Super Tuesday vote shapes tickets for main event

By Walter Mears, Associated Press, 03/07/00

WASHINGTON -- Eight months to the day from the ticket-shaping verdicts of Super Tuesday, Americans will elect a new president, and the choice will be between Democrat Al Gore and Republican George W. Bush, after the longest and costliest head-to-head White House campaign ever waged.

That, barring some incredible change, is the prospect after Bush and Gore crowned victories in the heaviest set of presidential primary elections in history by winning in California, the grand prize of the night and the season.

With victory in the GOP primary in California, and in Ohio and New York, Bush captured states Sen. John McCain had to win or lose his footing in the Republican campaign.

For Gore, it was an 11-primary sweep over the fallen challenge of Bill Bradley. "He won, I lost," Bradley conceded, saying he'd confer with advisors and supporters on Wednesday and then announce his plans, almost certainly ending his campaign.

Gore and Bush were piling up their leads in nominating delegates -- the California victory alone gained 162 for the governor. Democratic delegates were awarded in proportion to popular votes. Neither Gore nor Bush can mathematically clinch the nomination until later in the primary season. But the Super Tuesday victories erased any doubt that they will.

McCain said he will confer with his team to "reflect on the direction of our campaign," which is all but sure to be toward exiting. The Arizona senator said that whatever the decision, his crusade for political reform will not end.
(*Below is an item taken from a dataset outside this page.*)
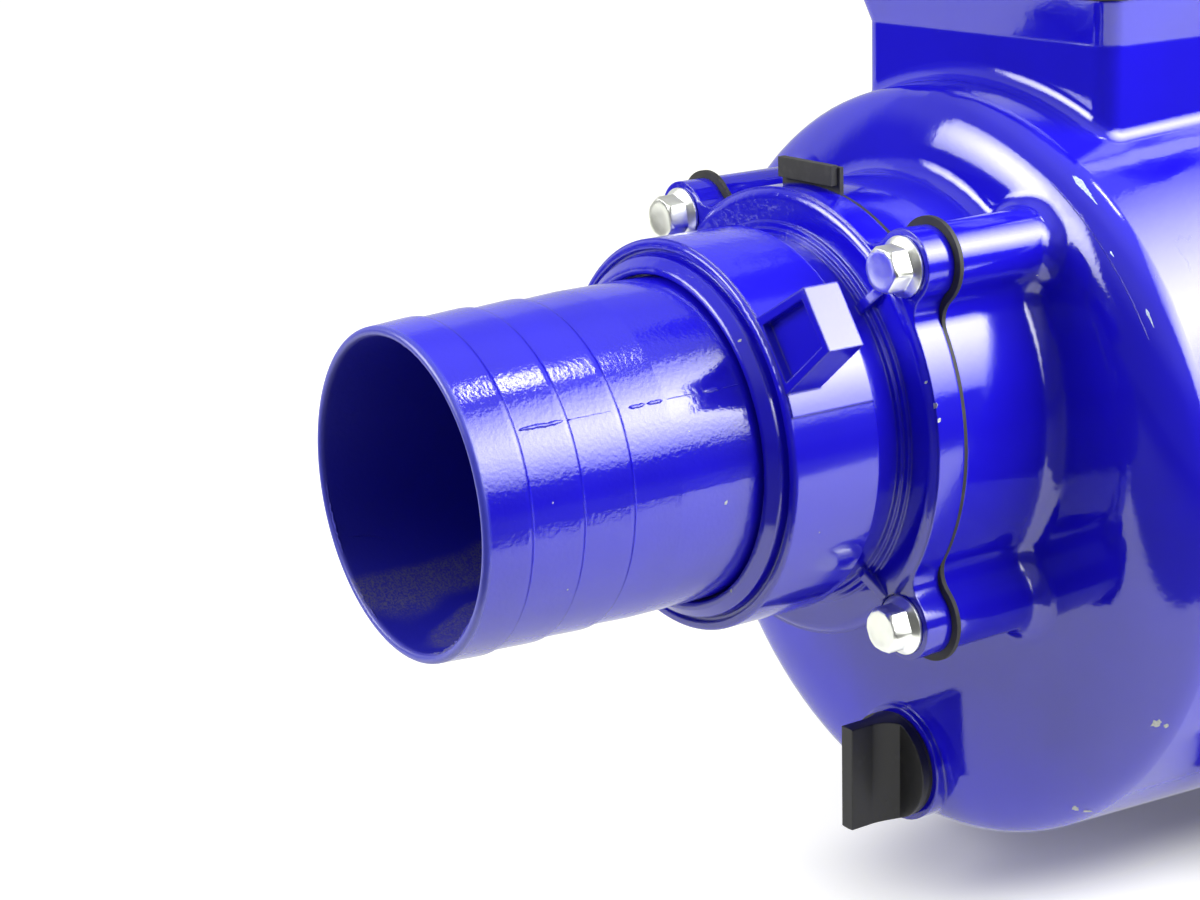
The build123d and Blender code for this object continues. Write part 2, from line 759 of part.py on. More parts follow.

Bush won seven primaries, and said he'd taken a huge step toward the nomination but did not consider it won yet. Still, he called it a national victory, and said "It's now time to start focusing on the main contest, which is winning the White House."

McCain carried four New England states, scoring only in the region where he got his political liftoff when he vaulted past Bush to start the season in New Hampshire, just five weeks ago.

McCain's victory there fueled a fierce Republican contest that turned harsh, personal and divisive, a split that could hurt the GOP unless it heals.

"I really do believe that it will come back together," said Michigan Gov. John Engler, a Bush ally who suffered with him two weeks ago when McCain won the primary there, boosted by crossover Democratic voters.

The GOP rivalry also was expensive, draining millions from the record treasury that once loomed as a major Bush advantage over Gore during the five months before the national party conventions.

While their cash reserves may be about even now, Bush is going after $10 million more, and Gore still faces spending restrictions that do not apply to the governor because he didn't accept federal campaign subsidies.

The candidates will start even after the conventions; each nominee gets $67.6 million in federal funds for the general election campaign. There's also a wild card: the $12.5 million available to the Reform Party nominee, with ex-Republican Pat Buchanan seeking that role and bankroll.

Bush already was talking party unity, praising McCain's campaign for recruiting waves of new voters.

"Governor Bush is a competitor but he doesn't take this personally," said Karl Rove, his chief strategist, as the Super Tuesday votes were counted.

Indeed, Engler said in an interview that he thinks McCain could wind up as vice presidential nominee on a Bush ticket. "If John McCain is willing to go, I think he's going to be right there at the top of the list," Engler said.

Bitter rivals have run together before.

But McCain's rhetoric could be an obstacle: His attack on two leading figures of the Christian conservative movement backfired and hurt him on Tuesday, according to Voter News Service exit polls. That is a part of the Republican base the party needs to hold in the fall.

Bradley telephoned Gore in Nashville to congratulate him, and the vice president responded with public praise for the man who'd once accused him of campaign lies.

"Tonight I salute Bill Bradley," Gore said, "... a good man for whom I have great respect."

Voter polls in Tuesday's primary states pointed to some vulnerabilities facing Bush. One voter in three questioned whether he had the knowledge required to serve effectively as president, an impression reflected in prior primary polls, and one that will burden him unless he can dispel it.

There also were signs that McCain may have, as he claimed, a broader appeal than Bush to voters Republicans will need against Gore. Nearly 20 percent of Republican voters on Tuesday said they would support Gore over Bush, twice as many as said they would do so were McCain the nominee. Polling of Democratic voters produced the mirror image of those opinions.

Gore's victories were built on the votes of Democrats who said they wanted a strong, experienced leader. "This year in this election we are the party of the mainstream," Gore said.

The primaries are by no means over. There are 23 states to go, major ones including Illinois, Pennsylvania and New Jersey among them. Along with states like Michigan and Super Tuesday's California and New York, they will be the battlegrounds in the final contest to succeed President Clinton.

A footnote: not many campaigns ago, the first Tuesday in March was the start of the primary competition, not the day things were settled.